Can the private sector make a breakthrough in space access?

by John F. McGowan
Monday, June 8, 2009
Comments (27)
Many space enthusiasts embrace the idea that private entrepreneurs can achieve a breakthrough in space access where large government funded efforts have repeatedly failed. This belief remains widespread despite many years of many failures by the private sector. Previous failures include Kistler Aerospace and Rotary Rocket, among many others. Current hopes are pinned on Elon Musk and SpaceX, Richard Branson/Burt Rutan and Virgin Galactic, Jeff Bezos and Blue Origin, and miscellaneous other entrepreneurs and firms. Yet common business practices in modern high technology firms and the historical pattern of major technological inventions and scientific discoveries are in clear conflict, raising serious questions about the probability of success of the current crop of private sector attempts to achieve inexpensive and profitable space access. The rest of this article discusses the differences between common business practices and the pattern of major breakthroughs and suggests some changes to common business practices that may enable private efforts to make the breakthrough probably needed for cheap access to space.

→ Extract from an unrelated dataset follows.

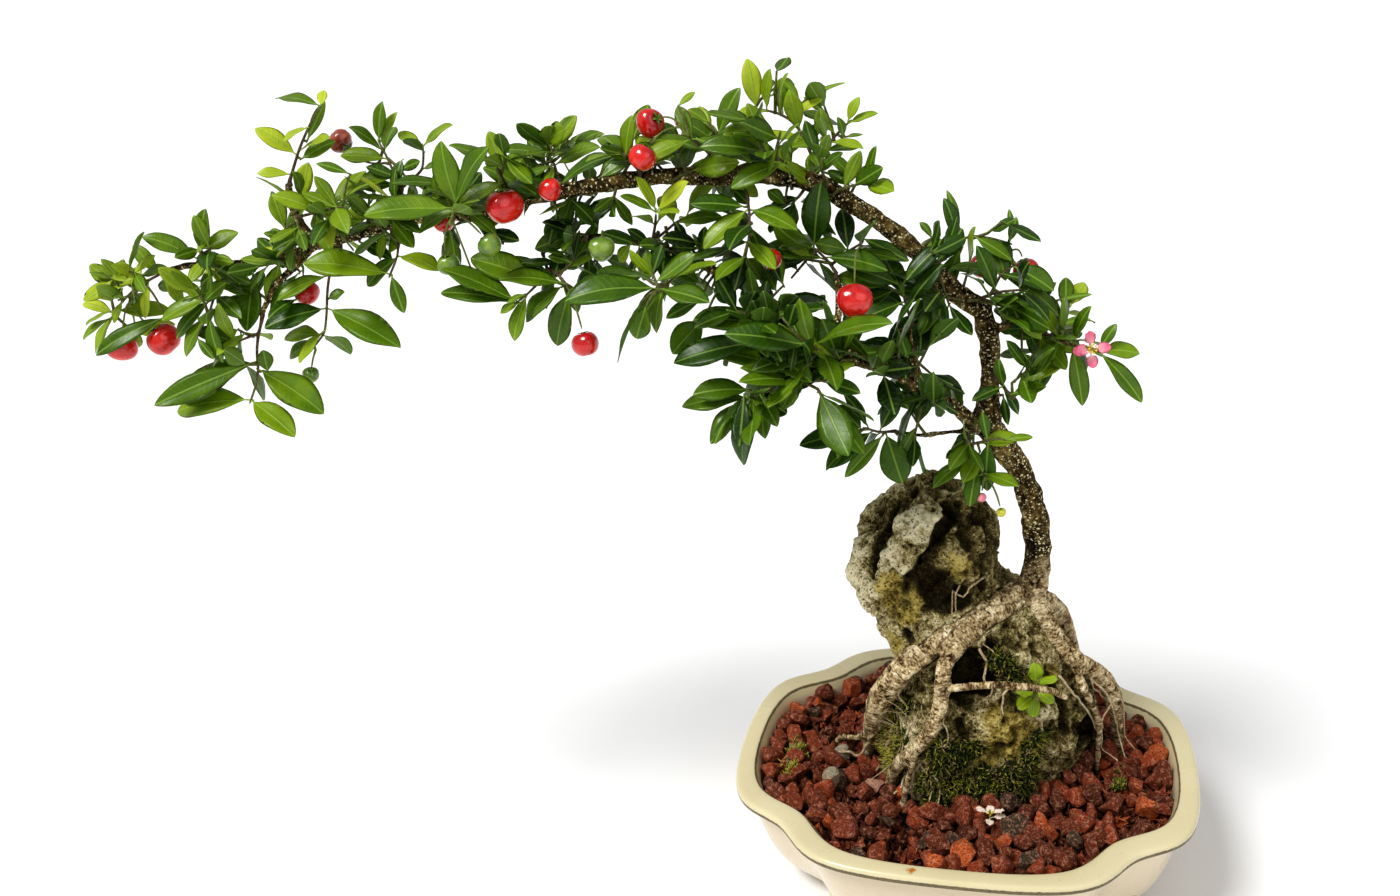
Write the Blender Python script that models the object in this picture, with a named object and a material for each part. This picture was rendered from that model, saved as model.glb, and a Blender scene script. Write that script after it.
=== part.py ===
"""Malpighia bonsai, root over rock, in a glazed mokko pot.

The tree grips a porous rock with its roots and sends one long arching branch out to the left. Its leaves,
cherries and flowers hang from that branch, and the rock stands in red lava gravel on soil.

Every size is in millimetres, measured from the middle of the pot at the height of the surface it stands on:
+X to the right, +Y away from the viewer, +Z up. Meshes are scaled to metres as they are made.
"""

import math
import random
from dataclasses import dataclass, field

import bmesh
import bpy
from mathutils import Matrix, Vector, noise
from mathutils.bvhtree import BVHTree

MM = 0.001
POT_FROM_ORIGIN = 188.0
GAP = 0.3
CLEARANCE = GAP + 0.1
CUT_MARGIN = 5.0
UP = Vector((0.0, 0.0, 1.0))

# Pot
POT_HALF_WIDTH = 142.0
POT_HALF_DEPTH = 125.0
POT_HEIGHT = 80.0
LOBE_SIDE = 136.0
LOBE_SIDE_DEPTH = 74.0
NOTCH_WIDTH = 96.0
NOTCH_DEPTH = 81.5
LOBE_END = 84.6
LOBE_END_DEPTH = 121.8
OUTLINE_STEPS = 3
FOOT_HEIGHT = 8.0
FOOT_SIZE = (40.0, 30.0)
FOOT_PLACE = (60.0, 46.0)
FOOT_SINK = 2.0
FOOT_SIDES = 8
POST_SQUARENESS = 0.6
FLOOR_TOP = 16.0
OUTER_WALL = [(30.0, FOOT_HEIGHT), (23.0, 15.0), (13.5, 40.0), (7.5, 72.0), (0.8, 74.2), (0.0, 77.0),
              (2.2, POT_HEIGHT)]
RIM_INSIDE = [(10.8, POT_HEIGHT), (14.0, 73.0)]
INNER_WALL = [(16.0, 52.0), (24.0, 31.0)]
FLOOR_INSET = 34.0
DRAIN_RADIUS = 11.0
DRAIN_SIDES = 12
DRAIN_CUT = (1.0, 25.0)
MESH_SIZE = 30.0
MESH_THICKNESS = 1.2
MESH_CELLS = 5

# Soil and gravel
SOIL_TOP = 60.0
SOIL_CLEARANCE = 0.6
SOIL_TOP_INSET = 16.4
GRAVEL_INSET = 15.6
GRAVEL_SEED = 11
GRAVEL_GROOVE = 68.5
GROOVE_VARIATION = 1.0
STONE_TILT = 0.16
STONE_TOP = 74.5
STONE_RISE = 2.4
STONE_CELL = 22.0
STONE_JITTER = 4.2
STONE_SHRINK = 0.68

# Rock
ROCK_BOTTOM = 46.0
ROCK_FOOT_TOP = 77.0
ROCK_SIDES = 24
ROCK_STEP = 12.5
ROCK_LUMP = 7.0
ROCK_LUMP_SIZE = 30.0
ROCK_LUMP_SHIFT = Vector((3.1, 0.4, 7.7))
ROCK_PIT = 3.6
ROCK_PIT_SIZE = 11.0
ROCK_SMOOTH_HEIGHT = 16.0
ROCK_FULL_REACH = 25.0
ROCK_PEAK = 3.0
HOLLOW_ROUGHNESS = 0.25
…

Major breakthroughs take longer than the modern private sector is used to
Most major inventions and discoveries have taken a long time: usually in excess of five years, and often much longer. Consider, for example, that the famous German amateur rocket society the Verein für Raumschiffahrt (Society for Space Exploration) was founded on July 5, 1927. The VfR conducted 87 launchings and 270 static firings of rocket motors at Raketenflugplatz, Berlin in 1931 before receiving funding from the German military in 1932. Germany funded research and development of the liquid propellant rockets from 1932 until the end of World War II, culminating in the V-2 rocket. The United States funded continued development by Werner von Braun’s rocket team from the end of World War II. Von Braun’s effort did not achieve an orbit-capable rocket until 1958 (Explorer 1 was launched into orbit on January 29, 1958). The extremely expensive orbit-capable chemical rockets that have been the mainstay of the space program since the 1960’s took about three decades and probably thousands of trials to research and develop.

Common business practices in modern high technology firms and the historical pattern of major technological inventions and scientific discoveries are in clear conflict in efforts by the private sector to develop new low-cost launch systems.
The research and development of orbit-capable rockets certainly cost many billions of dollars. There are many examples of major inventions and discoveries, including revolutionary power and propulsion systems on much smaller budgets. In rocketry, some early rocket pioneers such as Robert Goddard and Jack Parsons made significant advances on much smaller budgets than the German rocket program. Parsons, in particular, invented the Jet Assisted Take Off (JATO) rockets that were used in World War II. Nonetheless, both Goddard and Parsons worked on their inventions for over a decade with hundreds, if not thousands, of trials and numerous failures. For practical purposes, essentially all of Parsons experiments with solid fuel rockets based on black powder were failures until he conceived of the asphalt and potassium perchlorate mixture that made the JATO possible.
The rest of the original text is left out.